Given instruction:
Return all lines below containing the word "rigid".

Object data in JSON:
━━━━
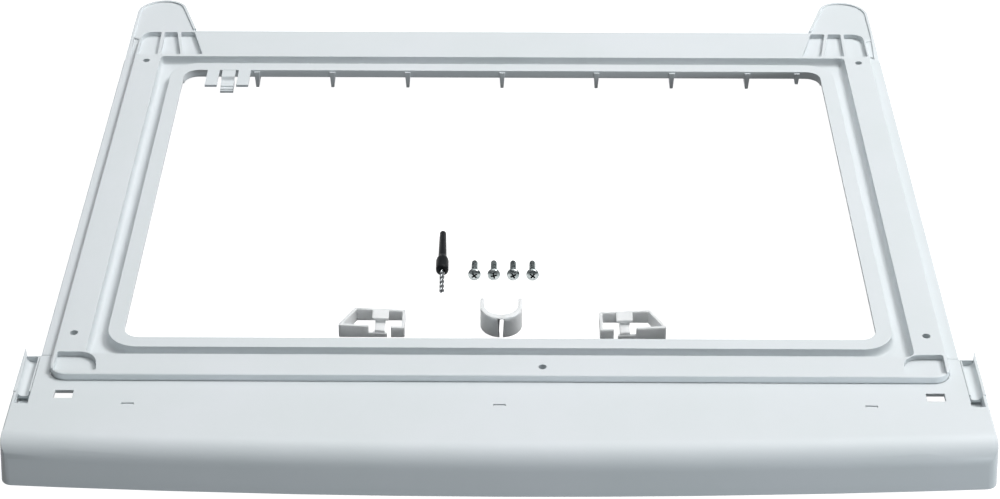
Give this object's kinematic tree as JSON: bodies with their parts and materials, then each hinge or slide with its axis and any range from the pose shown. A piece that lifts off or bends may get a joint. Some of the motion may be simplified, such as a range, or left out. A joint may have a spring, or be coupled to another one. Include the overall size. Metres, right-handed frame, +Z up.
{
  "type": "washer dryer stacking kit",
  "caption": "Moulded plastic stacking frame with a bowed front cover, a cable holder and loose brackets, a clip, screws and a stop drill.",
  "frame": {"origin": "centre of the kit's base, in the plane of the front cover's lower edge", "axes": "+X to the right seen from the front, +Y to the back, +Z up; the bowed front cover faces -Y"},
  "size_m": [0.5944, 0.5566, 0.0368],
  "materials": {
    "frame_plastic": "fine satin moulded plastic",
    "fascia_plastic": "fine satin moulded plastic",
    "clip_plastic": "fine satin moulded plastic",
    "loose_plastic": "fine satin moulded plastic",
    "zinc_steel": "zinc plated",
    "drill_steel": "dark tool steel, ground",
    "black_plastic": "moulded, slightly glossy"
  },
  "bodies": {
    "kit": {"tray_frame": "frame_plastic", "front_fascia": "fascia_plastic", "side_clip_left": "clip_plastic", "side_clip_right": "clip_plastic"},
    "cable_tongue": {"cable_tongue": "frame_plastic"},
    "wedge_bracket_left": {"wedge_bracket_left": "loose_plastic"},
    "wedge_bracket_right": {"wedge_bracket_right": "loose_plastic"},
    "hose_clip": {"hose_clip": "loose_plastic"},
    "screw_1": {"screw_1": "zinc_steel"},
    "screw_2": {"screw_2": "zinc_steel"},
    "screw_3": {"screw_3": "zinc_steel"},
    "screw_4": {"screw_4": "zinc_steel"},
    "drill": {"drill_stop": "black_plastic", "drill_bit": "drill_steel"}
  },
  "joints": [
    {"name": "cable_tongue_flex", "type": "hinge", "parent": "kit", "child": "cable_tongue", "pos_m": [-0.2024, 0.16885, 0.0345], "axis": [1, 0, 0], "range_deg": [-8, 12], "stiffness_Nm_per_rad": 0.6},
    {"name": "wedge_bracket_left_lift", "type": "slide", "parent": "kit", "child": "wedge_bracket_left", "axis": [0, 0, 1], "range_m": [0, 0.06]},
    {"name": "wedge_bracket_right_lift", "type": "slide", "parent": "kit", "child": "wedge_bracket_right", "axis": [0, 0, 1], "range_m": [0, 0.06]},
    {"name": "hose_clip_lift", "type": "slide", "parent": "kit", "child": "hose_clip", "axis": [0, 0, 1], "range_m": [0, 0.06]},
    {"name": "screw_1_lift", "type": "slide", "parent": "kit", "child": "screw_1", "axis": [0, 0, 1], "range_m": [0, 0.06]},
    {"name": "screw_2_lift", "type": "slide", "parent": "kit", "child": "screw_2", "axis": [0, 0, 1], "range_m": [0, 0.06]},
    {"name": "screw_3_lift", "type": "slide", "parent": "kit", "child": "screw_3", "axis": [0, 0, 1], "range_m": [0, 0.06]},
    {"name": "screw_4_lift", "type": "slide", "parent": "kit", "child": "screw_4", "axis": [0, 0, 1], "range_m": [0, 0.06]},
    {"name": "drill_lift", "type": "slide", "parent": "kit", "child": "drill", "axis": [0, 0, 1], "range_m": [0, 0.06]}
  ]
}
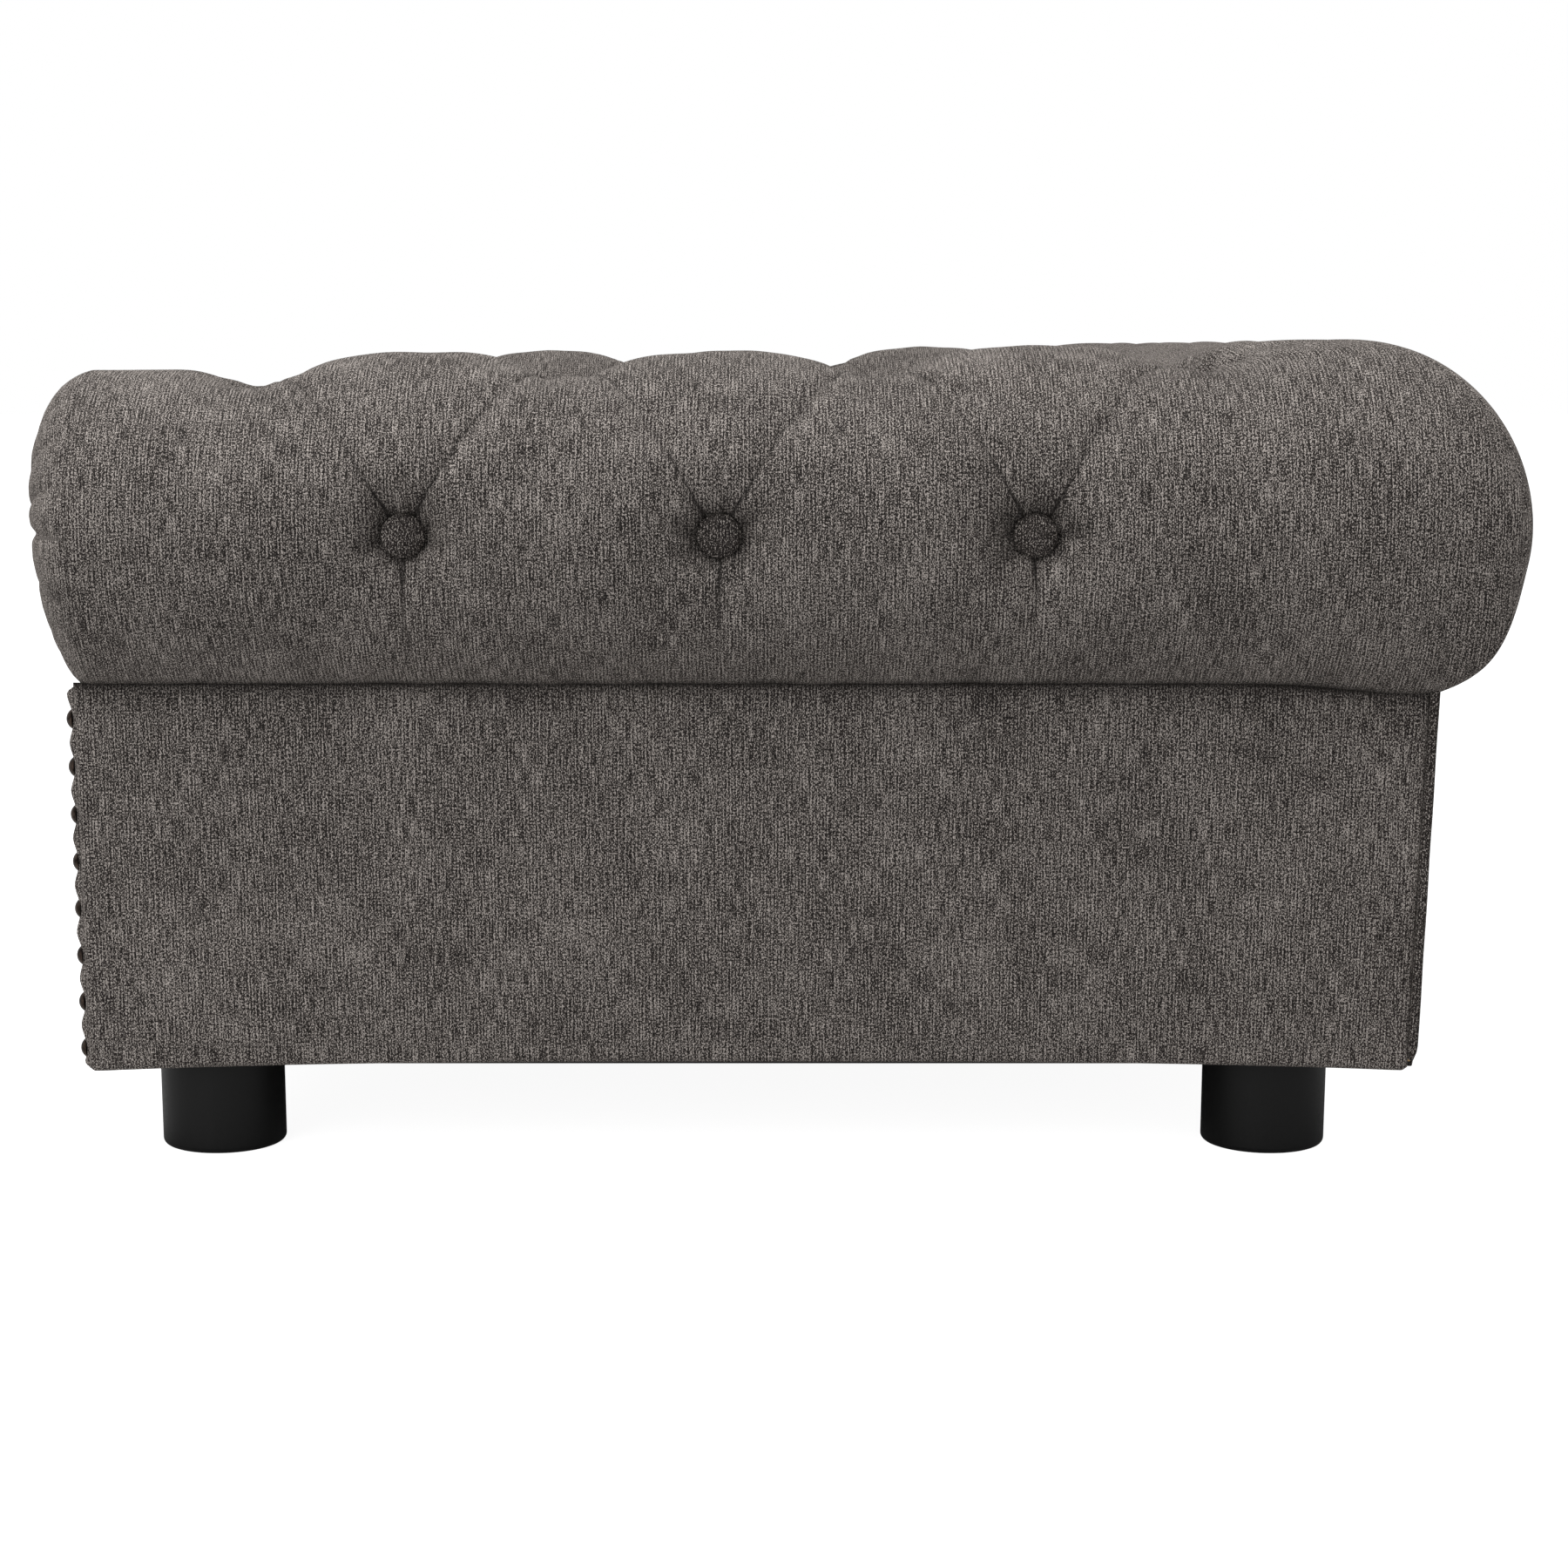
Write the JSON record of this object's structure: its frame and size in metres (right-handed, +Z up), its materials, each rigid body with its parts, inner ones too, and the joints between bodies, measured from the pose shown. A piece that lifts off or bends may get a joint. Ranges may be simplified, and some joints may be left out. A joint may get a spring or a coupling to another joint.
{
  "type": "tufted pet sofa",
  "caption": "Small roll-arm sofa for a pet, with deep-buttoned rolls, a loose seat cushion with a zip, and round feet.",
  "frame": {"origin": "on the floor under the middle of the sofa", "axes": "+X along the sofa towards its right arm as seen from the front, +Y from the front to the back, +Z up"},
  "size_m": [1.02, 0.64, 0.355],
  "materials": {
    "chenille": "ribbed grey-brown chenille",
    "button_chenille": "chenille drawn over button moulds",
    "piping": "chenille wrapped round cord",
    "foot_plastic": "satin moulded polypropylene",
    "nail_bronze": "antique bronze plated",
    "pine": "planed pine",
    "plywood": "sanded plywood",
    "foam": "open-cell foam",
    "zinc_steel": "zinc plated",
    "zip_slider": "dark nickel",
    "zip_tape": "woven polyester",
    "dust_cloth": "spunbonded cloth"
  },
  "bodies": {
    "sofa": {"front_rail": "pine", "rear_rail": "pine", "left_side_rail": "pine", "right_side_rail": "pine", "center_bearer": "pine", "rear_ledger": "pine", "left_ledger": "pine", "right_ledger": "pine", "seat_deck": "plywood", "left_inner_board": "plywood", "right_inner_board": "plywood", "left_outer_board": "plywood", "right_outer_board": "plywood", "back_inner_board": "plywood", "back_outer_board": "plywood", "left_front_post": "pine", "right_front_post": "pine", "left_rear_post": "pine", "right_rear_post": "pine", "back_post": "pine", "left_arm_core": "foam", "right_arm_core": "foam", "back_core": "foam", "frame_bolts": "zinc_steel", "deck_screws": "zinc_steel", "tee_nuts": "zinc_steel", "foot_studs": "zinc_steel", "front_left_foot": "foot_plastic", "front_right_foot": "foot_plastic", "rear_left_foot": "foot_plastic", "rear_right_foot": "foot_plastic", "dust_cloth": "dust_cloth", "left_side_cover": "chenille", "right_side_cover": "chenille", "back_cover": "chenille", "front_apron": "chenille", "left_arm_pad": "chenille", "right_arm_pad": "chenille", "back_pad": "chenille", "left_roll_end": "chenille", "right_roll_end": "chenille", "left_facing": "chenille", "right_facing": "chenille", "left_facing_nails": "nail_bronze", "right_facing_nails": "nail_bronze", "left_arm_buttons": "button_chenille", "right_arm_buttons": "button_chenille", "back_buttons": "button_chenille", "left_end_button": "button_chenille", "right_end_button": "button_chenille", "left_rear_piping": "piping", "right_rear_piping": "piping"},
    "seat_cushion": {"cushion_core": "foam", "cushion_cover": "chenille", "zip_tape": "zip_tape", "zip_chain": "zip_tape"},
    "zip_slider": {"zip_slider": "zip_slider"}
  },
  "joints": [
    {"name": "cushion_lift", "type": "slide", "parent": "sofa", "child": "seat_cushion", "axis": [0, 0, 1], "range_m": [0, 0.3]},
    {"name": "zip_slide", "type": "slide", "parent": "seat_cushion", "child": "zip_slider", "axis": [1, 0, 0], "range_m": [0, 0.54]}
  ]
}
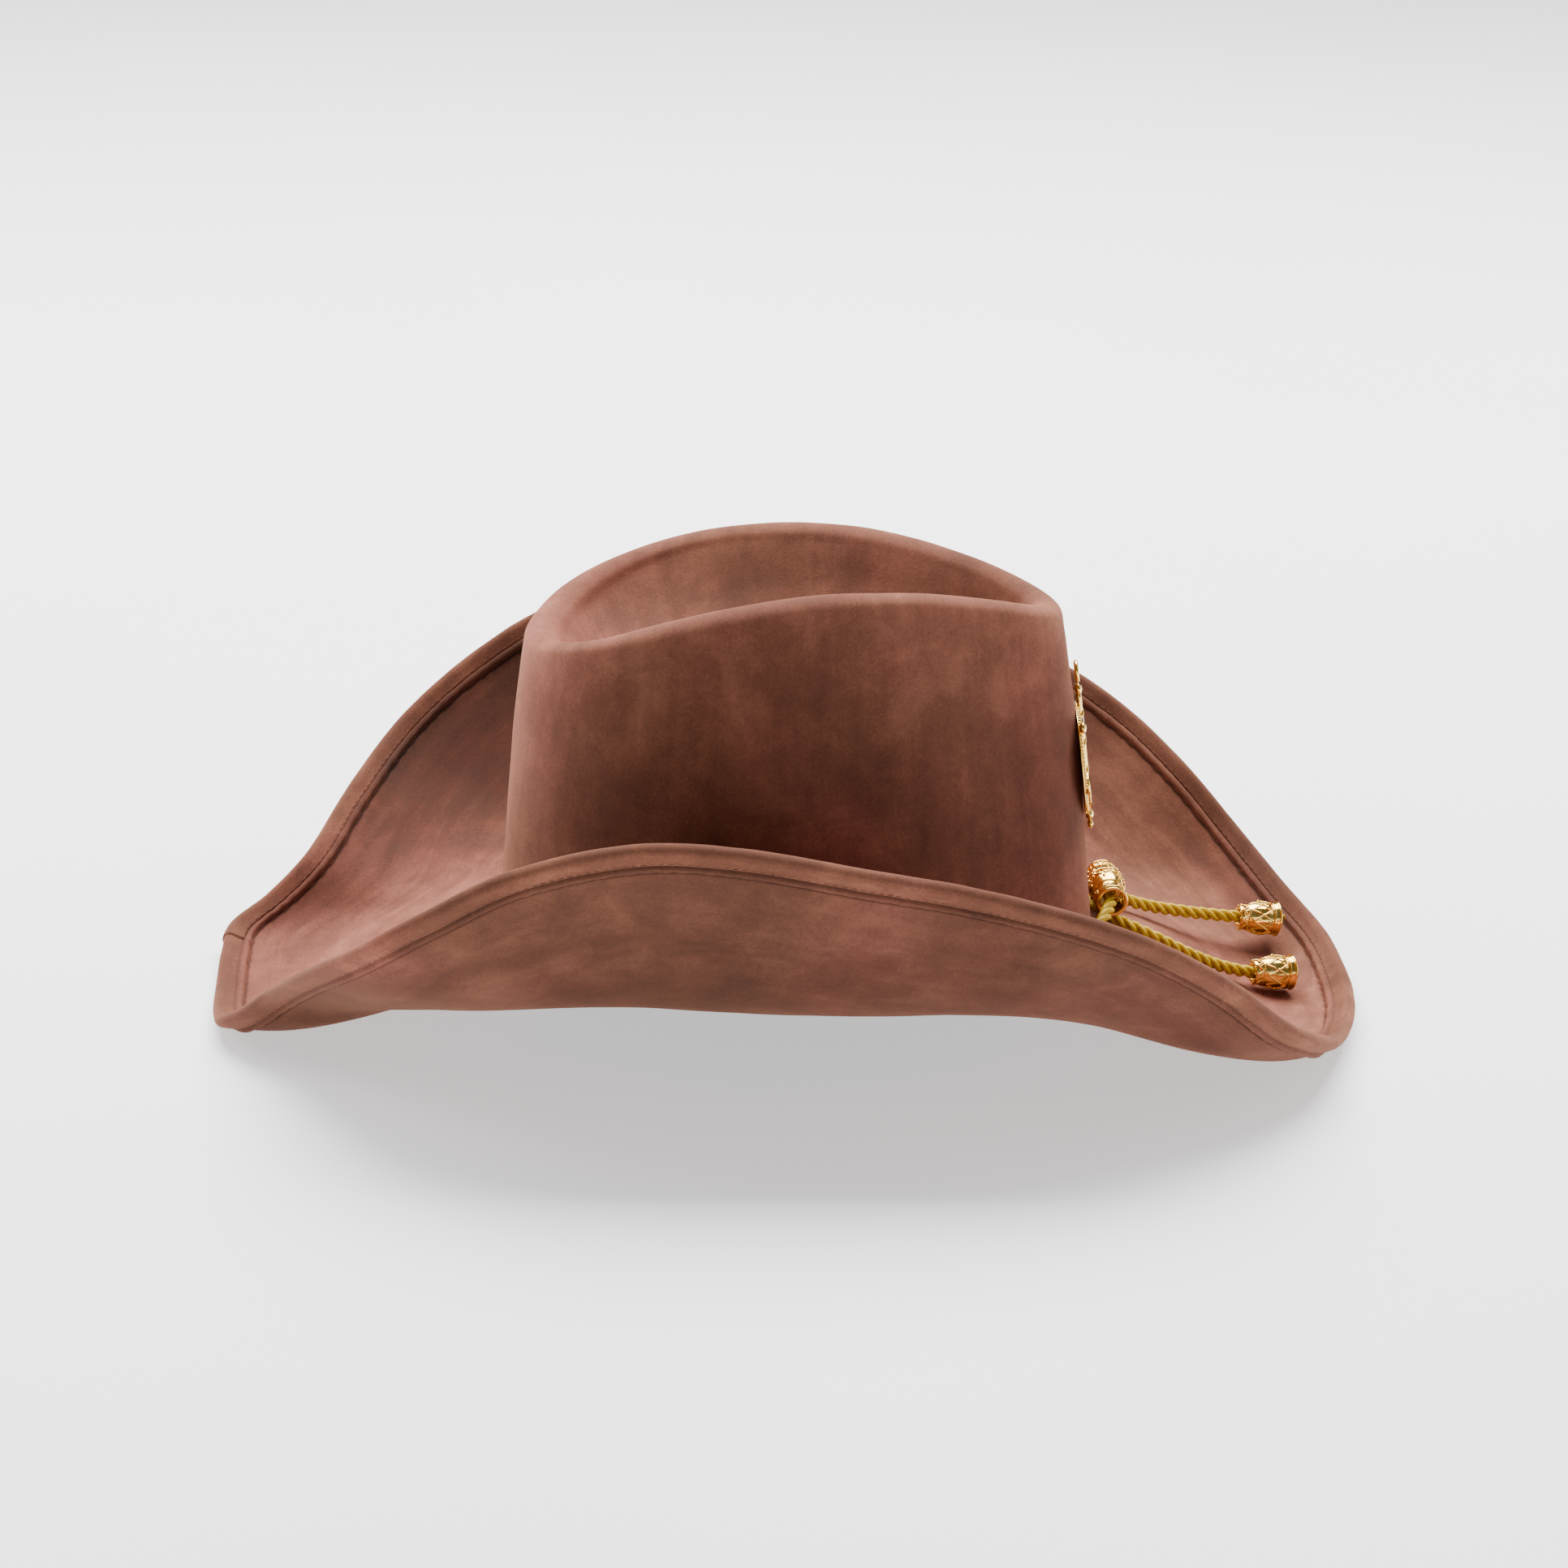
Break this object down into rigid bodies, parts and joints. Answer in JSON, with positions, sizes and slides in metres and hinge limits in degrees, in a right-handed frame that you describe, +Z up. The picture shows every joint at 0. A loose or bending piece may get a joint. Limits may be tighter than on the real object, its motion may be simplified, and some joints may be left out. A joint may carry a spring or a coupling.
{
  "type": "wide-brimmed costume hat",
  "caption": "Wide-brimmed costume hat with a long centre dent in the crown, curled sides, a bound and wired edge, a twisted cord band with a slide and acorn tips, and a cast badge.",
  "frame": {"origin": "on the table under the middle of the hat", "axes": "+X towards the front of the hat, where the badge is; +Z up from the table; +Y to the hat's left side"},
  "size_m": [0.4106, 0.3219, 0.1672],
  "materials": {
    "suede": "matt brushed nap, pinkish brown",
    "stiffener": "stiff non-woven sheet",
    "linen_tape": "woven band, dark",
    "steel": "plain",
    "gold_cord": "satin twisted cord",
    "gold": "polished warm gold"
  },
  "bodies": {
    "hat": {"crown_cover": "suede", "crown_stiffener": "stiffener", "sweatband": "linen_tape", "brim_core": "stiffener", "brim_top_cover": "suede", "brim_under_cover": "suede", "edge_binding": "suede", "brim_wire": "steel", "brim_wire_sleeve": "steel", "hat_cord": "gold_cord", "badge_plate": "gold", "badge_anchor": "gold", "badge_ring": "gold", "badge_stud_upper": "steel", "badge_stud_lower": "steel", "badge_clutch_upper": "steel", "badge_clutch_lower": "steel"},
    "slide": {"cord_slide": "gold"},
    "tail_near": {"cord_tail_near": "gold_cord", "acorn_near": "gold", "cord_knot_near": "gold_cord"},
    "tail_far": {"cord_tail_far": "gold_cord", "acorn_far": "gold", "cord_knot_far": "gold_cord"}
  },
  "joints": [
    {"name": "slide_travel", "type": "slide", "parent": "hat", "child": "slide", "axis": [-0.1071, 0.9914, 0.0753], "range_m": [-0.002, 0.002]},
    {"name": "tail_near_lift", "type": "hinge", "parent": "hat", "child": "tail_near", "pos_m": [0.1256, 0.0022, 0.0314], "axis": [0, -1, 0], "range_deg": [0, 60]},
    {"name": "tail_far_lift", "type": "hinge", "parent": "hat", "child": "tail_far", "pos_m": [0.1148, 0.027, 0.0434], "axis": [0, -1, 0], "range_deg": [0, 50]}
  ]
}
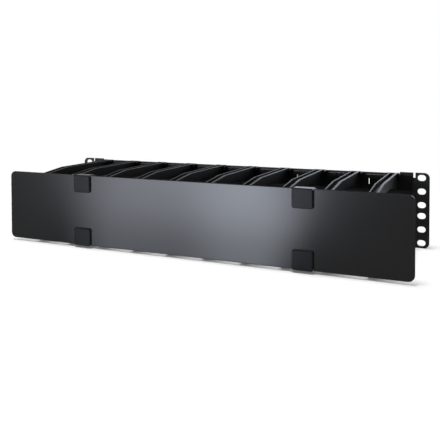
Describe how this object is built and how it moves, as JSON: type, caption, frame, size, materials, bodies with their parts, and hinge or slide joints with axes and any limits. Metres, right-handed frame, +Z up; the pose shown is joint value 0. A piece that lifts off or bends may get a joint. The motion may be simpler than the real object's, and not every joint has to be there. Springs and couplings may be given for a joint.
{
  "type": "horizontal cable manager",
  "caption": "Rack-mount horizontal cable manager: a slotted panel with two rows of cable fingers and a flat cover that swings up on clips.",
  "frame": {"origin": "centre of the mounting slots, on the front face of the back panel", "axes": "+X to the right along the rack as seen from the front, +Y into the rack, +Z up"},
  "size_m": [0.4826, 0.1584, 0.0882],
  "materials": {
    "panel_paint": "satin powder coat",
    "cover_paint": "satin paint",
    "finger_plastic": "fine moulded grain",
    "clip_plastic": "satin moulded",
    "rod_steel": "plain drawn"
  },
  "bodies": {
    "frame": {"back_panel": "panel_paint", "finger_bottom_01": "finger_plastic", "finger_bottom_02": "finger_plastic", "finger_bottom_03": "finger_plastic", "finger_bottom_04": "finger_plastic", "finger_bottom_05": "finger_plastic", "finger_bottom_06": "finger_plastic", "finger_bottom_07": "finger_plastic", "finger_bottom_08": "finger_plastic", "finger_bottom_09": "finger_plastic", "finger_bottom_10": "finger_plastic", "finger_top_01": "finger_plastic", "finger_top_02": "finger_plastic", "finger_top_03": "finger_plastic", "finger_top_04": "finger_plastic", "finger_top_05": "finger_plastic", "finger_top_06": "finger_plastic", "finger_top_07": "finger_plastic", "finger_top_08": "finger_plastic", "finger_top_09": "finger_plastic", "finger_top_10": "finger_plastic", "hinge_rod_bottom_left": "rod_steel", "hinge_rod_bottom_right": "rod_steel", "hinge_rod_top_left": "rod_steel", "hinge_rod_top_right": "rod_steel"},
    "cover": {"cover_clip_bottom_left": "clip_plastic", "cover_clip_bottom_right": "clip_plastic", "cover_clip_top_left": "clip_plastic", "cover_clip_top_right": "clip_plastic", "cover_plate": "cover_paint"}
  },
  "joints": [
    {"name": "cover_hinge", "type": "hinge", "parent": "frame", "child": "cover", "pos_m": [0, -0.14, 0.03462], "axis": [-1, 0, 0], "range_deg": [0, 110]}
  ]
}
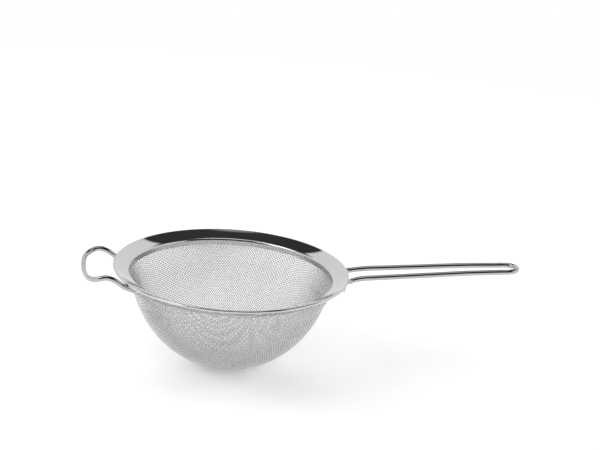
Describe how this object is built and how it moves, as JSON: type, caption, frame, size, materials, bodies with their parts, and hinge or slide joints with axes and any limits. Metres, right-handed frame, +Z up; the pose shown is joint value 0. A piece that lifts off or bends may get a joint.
━━━━
Task result:
Write the JSON record of this object's structure: its frame and size in metres (right-handed, +Z up), its materials, each rigid body with its parts, inner ones too, and the joints between bodies, measured from the pose shown. A piece that lifts off or bends may get a joint. Ranges may be simplified, and some joints may be left out. A joint may get a spring or a coupling to another joint.
Break this object down into rigid bodies, parts and joints. Answer in JSON, with positions, sizes and slides in metres and hinge limits in degrees, in a right-handed frame that you describe, +Z up. The picture shows every joint at 0. A loose or bending piece may get a joint. Limits may be tighter than on the real object, its motion may be simplified, and some joints may be left out. A joint may carry a spring or a coupling.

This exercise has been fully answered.